Creating an equitable starting line
- Students will do a quick write, responding to the quote “Born on third base and thinks he hit a triple.” What does this quote mean to them? Students will be invited to share responses. If students do not understand the quote, explain that it is an idiom about baseball that means that some people are born with advantages they are unaware of, that give them a head start in life. Discuss what some of these advantages are and why someone might be unaware of them.
- The class will discuss the questions, “What barriers have we set up as a society to limit the opportunities and self-determination of others?” and, “Are we all starting from the same point in the race of life?”

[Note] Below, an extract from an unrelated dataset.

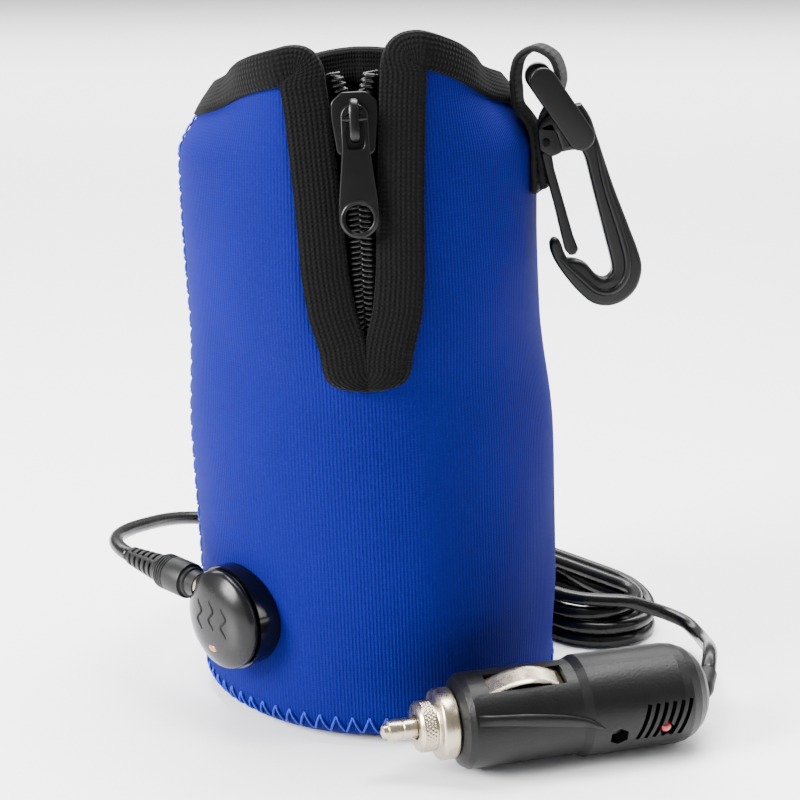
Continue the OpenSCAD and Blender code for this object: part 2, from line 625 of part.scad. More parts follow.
module car_plug_board() color("darkgreen") car_frame() difference() {
    translate([-6, -0.5, 46]) cube([12, 1, 20]);
    translate([0, 0, screw_z]) rotate([90, 0, 0]) cylinder(r = 3.8, h = 6, center = true);
}
module car_plug_led() color("red") car_frame() translate(led_place - [0, 0.6, 0]) rotate([90, 0, 0]) {
    cylinder(r = 1.5, h = handle_r - 1.9, $fn = 32);
    translate([0, 0, handle_r - 1.9]) sphere(r = 1.5, $fn = 32);
}
module car_plug_screw() color("dimgray") car_frame() translate([0, 7.5, screw_z]) rotate([90, 0, 0]) {
    cylinder(r = 1.7, h = 15, $fn = 32);
    translate([0, 0, 14.6]) cylinder(r = 1.95, h = 1.3, $fn = 32);
}
// Strain relief: a flange on the rear, and a sleeve that leans back and up with the cord
boot_root = car_plug_len + 0.5;
boot_r = 2.6;
module cable_boot() color("#181818") {
    car_frame() translate([0, 0, car_plug_len - 5.9]) cylinder(r = boot_r, h = 6.4, $fn = 48);
    car_axis() {
        translate([0, 0, car_plug_len]) cylinder(r = 3.2, h = 0.9, $fn = 48);
        translate([0, 0, boot_root]) {
            sphere(r = boot_r, $fn = 48);
            rotate([0, -20, 0]) rotate([-50, 0, 0]) cylinder(r1 = boot_r, r2 = 2.2, h = 5.5, $fn = 48);
        }
    }
}

sleeve_wall();
sleeve_base();
inner_lining();
base_pad();
heating_element();
thermal_switch();
rim_binding();
side_seam_thread();
base_seam_thread();
lapel_left();
lapel_right();
lapel_lining_left();
lapel_lining_right();
rim_binding_left();
rim_binding_right();
slit_binding_left();
slit_binding_right();
zip_tape_left();
zip_tape_right();
zip_coil_left();
zip_coil_right();
zip_stop();
binding_point();
slider_body();
pull_tab();
webbing_loop();
hook_link();
hook_body();
hook_gate();
gate_pin();
controller_base();
controller_cover();
indicator_led();
circuit_board();
dc_jack();
jack_pin();
backing_plate();
housing_screws();
heater_leads();
dc_plug_body();
dc_plug_barrel();
dc_plug_boot();
cord_run_plug();
cord_coil();
cord_run_car();
cord_tie();
car_plug_shell_front();
car_plug_shell_back();
nose_ring();
tip_contact();
fuse();
fuse_spring();
side_contact_upper();
side_contact_lower();
car_plug_led();
car_plug_board();
car_plug_screw();
cable_boot();
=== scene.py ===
"""Looks of the travel bottle warmer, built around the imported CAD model.

Shapes are worked out in millimetres and written to the meshes in metres. Azimuths run from the zip's side
(-Y) towards the hook's side (+X).
"""

import math

import bmesh
import bpy
import numpy as np
from mathutils import Matrix, Vector


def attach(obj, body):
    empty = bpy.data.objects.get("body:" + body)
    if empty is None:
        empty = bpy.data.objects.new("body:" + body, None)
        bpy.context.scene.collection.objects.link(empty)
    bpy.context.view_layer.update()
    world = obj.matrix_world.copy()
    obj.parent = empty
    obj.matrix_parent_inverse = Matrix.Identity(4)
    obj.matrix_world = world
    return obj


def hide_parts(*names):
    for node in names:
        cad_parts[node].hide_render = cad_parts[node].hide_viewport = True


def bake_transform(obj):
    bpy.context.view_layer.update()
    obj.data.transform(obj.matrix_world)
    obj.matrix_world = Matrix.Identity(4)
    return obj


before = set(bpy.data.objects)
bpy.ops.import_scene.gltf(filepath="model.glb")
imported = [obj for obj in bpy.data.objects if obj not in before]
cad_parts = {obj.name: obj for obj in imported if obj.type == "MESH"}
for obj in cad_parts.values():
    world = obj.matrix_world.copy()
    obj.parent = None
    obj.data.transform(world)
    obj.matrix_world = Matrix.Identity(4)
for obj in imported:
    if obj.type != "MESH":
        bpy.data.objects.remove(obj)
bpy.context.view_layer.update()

MM = 0.001
SIDES = ((-1, "left"), (1, "right"))
CAMERA_AT = (0.00465, -0.3937, 0.1789)
CAMERA_DOWN = math.radians(15.6)    # the camera looks down by this angle
CAMERA_LENS = 77.2

# ---------------------------------------------------------------- camera


def add_camera():
    data = bpy.data.cameras.new("camera")
    data.lens = CAMERA_LENS
    data.sensor_width = 36
    camera = bpy.data.objects.new("camera", data)
    camera.location = CAMERA_AT
    camera.rotation_euler = (math.pi / 2 - CAMERA_DOWN, 0, 0)
    bpy.context.scene.collection.objects.link(camera)
    bpy.context.scene.camera = camera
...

- In small groups, students brainstorm ideas for removing these barriers and creating a more equitable society. Each group will draft a vision statement and offer two solutions to share with the class at large.
Teachers should assess participation in small and large group discussions based on their own standard for class discussion participation.
Each student will complete a 3:2:1 exit slip. They will write:
- three things they learned about how discrimination shaped Troy Maxson’s worldview and relationships,
- two barriers that continue to limit equity in our society and
- one thing they will do to create a more equitable society.
Remind students that they can choose to respond to the last part of the Exit Slip with an effort they will make at the classroom level, school level, neighborhood level, city or beyond. It’s up to them where they want to start. There is no wrong answer!